Awesome: Shadow of the Colossus
First of all, while this may simply become a list of each colossus battle, there's no rule that says that once a boss battle has been added, no one else can comment on it. Give your own take on a colossus battle, if you want, so long as it fits the criteria for this trope. You're not even restricted to the colossus battles. You might think some of the characters or the developers themselves are awesome, in which case feel free to add. Lastly, a word of warning. Some of these examples might contain the strategies for defeating each colossi, spelled out and detailed. Some tropers may avoid doing this, but if you'd rather have the satisfaction of tackling the colossi first and working out your own strategy, read no further.
- The boss battle against Avion, the fifth colossus. To be fair, it wasn't much while you were in the water, but the sight of Avion proudly soaring in and defying all the laws of physics (nothing that big and heavy-looking should be able to fly) with such gracefulness was rewarding on its own. The arena itself was the first most scenic, with the ruins partially submerged in the lake, and Avion perched on the tower, watching you swim by. Then, you get to see it fly around the arena. Eventually, you get to fly on its back, and that was where the awe in awesome comes in. The view: magnificent. The experience: thrilling. Colossus Climb over its wings and tail was amazing, going at such high speed up high. And this was the first boss that doesn't attack you on sight, so the moment of its death is more tragic than that of the other colossi so far confronted. Awesome in both senses of the word - impressive and full of awe.
- In that same vein, Phalanx. The other flying colossus, this one both the largest, the most alien, and the only colossus that is completely harmless. Watching it fly around for the first portion of the battle set to a melancholy strings track makes it one of the most hauntingly beautiful encounters in the game. Little wonder why this fight is often singled out as one of the highlights of this game.
- The very first colossus you fight is the first taste you get of what's to come, and it's awesome. If you're on your first playthrough, you've barely learned how basic platforming works in the game, and it leaves a lot for you to learn on your own. Learning the colossus' movements and how to survive its attempts to throw you off, followed by striking its weak point with amazing music in the background is absolutely breathtaking and adrenaline-pulsing. Once you've felled a colossus, you feel like you can take on anything.
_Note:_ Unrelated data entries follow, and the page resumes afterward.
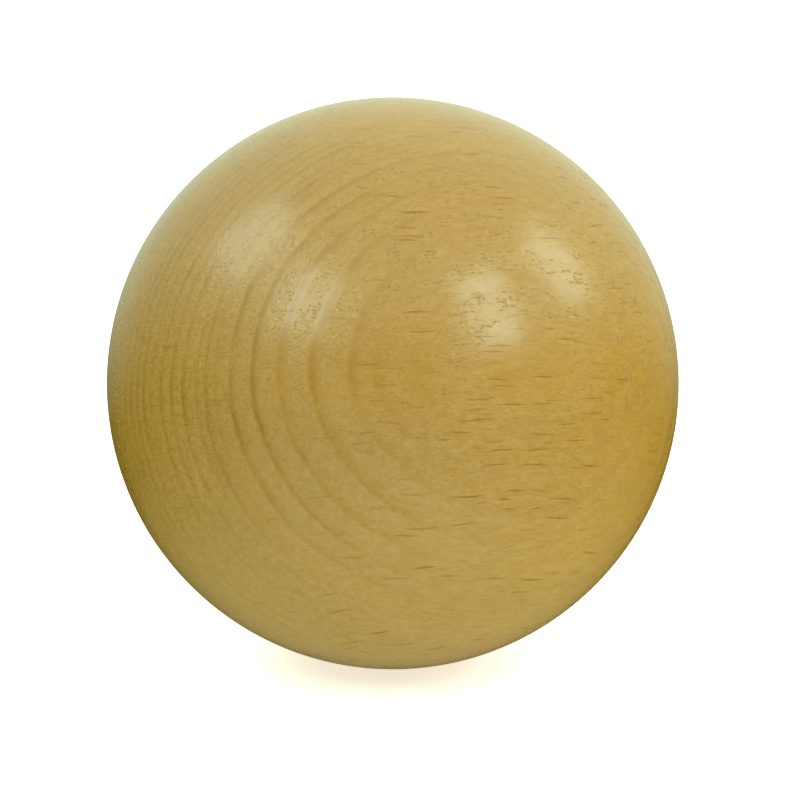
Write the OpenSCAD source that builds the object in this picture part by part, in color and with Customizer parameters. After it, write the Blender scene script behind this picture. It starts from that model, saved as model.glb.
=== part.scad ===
// A plain ball turned from one piece of beech and lacquered all over.
//
// The origin is the ball's centre. Seen from the front, along +Y, +X is to the right
// and +Z is up. The grain runs nearly level, about 30 degrees from +X towards +Y.
// The ball has no hole, flat or stem, so every point of its surface is ball_d / 2
// from the origin.

/* [Ball] */
// Diameter over the lacquer
ball_d = 60; // [20:1:120]

/* [Hidden] */

// Facets round the ball in a preview or a mesh export
preview_facets = 160;

module ball() {
    color("burlywood")
        sphere(d = ball_d, $fn = preview_facets);
}

ball();
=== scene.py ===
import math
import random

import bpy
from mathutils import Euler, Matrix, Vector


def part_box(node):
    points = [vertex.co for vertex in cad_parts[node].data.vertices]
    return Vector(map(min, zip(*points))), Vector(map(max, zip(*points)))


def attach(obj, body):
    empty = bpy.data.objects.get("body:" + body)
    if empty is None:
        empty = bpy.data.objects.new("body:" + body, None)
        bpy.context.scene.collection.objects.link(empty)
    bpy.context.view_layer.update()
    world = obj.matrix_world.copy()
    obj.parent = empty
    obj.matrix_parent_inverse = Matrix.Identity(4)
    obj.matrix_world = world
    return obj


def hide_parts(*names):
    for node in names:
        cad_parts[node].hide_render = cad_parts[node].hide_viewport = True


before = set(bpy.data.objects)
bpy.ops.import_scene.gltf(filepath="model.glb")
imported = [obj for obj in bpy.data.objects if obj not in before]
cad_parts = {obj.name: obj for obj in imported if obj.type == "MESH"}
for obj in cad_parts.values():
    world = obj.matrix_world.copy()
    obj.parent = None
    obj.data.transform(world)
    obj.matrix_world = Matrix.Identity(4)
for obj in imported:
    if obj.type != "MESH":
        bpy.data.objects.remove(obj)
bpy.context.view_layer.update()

# A turned beech ball under satin lacquer, on a white table in soft studio light.
#
# The wood is a solid field of growth rings, rays and pores round the tree's pith, so
# every side of the ball shows the cut that it would have. The same field shapes the
# ball's surface and colours it. The field's sizes are in millimetres.

MM = 0.001

ball_low, ball_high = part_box("ball")
BALL_CENTRE = (Vector(ball_low) + Vector(ball_high)) / 2
RADIUS = (ball_high[2] - ball_low[2]) / 2
RADIUS_MM = RADIUS / MM

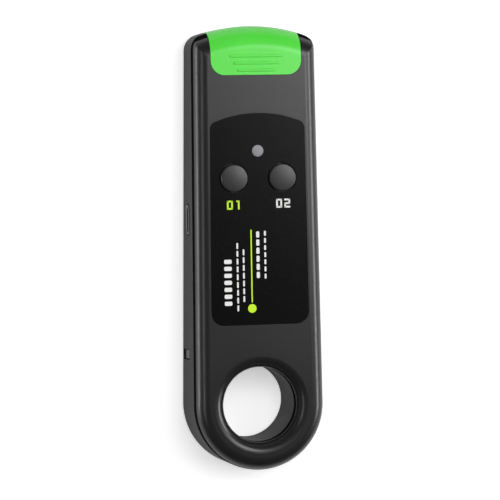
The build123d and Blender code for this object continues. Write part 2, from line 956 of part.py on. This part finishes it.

- Hell, the death of the first Colossus. Like the other Colossi, Valus's death where it dies is treated as somberly as possible. However, seeing Valus fall gives the player another feeling: you did this, by yourself, and maybe, just maybe, you can complete this Impossible Task and save Mono.
- Just the sheer size of the final Colossus Malus is awe inspiring. At first glance you think that you're looking at a mountain or an old abandoned castle but then when the massive rain storm starts up, electricity starts flowing down its arm, and those ominous eyes of dooms flare up you know you're in trouble. Once you've awakened to what amounts to a sentient mountain it starts throwing massive fire balls at you like they're going out of style, then you realize how terrifying this creature had to have been to the people that sealed Malus centuries ago for them to lock its legs in an eternal vice. More than any of the other Colossi Malus is the closest in size, power, and most importantly rage to Dormin, you face Malus last because he represents the absolute, complete, all-consuming rage of a god who was spited centuries ago when they forced him to be immobile and stuck to one place for all eternity. That is why the environment changes, the massive and violent storm is an outward manifestation of the storm raging inside of Dormin, Malus is truly the manifestation of malice itself.
- Here's another way to approach Malus: you've come a long way. Fifteen Colossi the size of gods are dead by your hand. Your faithful steed and closest friend, Agro, has just fallen off the bridge that just collapsed behind you; verily, she was proud and strong until the end. But you know now that only one Colossus remains. You go up the stairs and see a tower stretching to the sky. "This is it," you say. "The final Colossus is inside that tower." Then the tower's spires begin moving. "...Or..."
- This troper is always caught a bit off-guard by the battle with Gaius, the third Colossus. The first two are primarily learning experiences; yes, they can attack you, but generally you won't have any difficulty offing both of them, and it can be done without a complete understanding of the game mechanics (I know, because I didn't understand the mechanics completely by that point). When you enter Galus' arena and first see the size of him, you have to be in awe of the giant standing in front of you. On top of that, this is the first true puzzle boss, where you can't just jump on him and go to town. I always get nervous when I see him rearing back to strike at you with that big sword-thing on his right armů
- YMMV heavily, but the way Lord Emon defeats the Dormin-possessed Wander can be this as well. You'd expect him to be squashed flat, but instead he and his men slay the Eldritch Abomination before them! Of course, this is all heavily reliant on your willingness to grant Emon the Hero Antagonist role.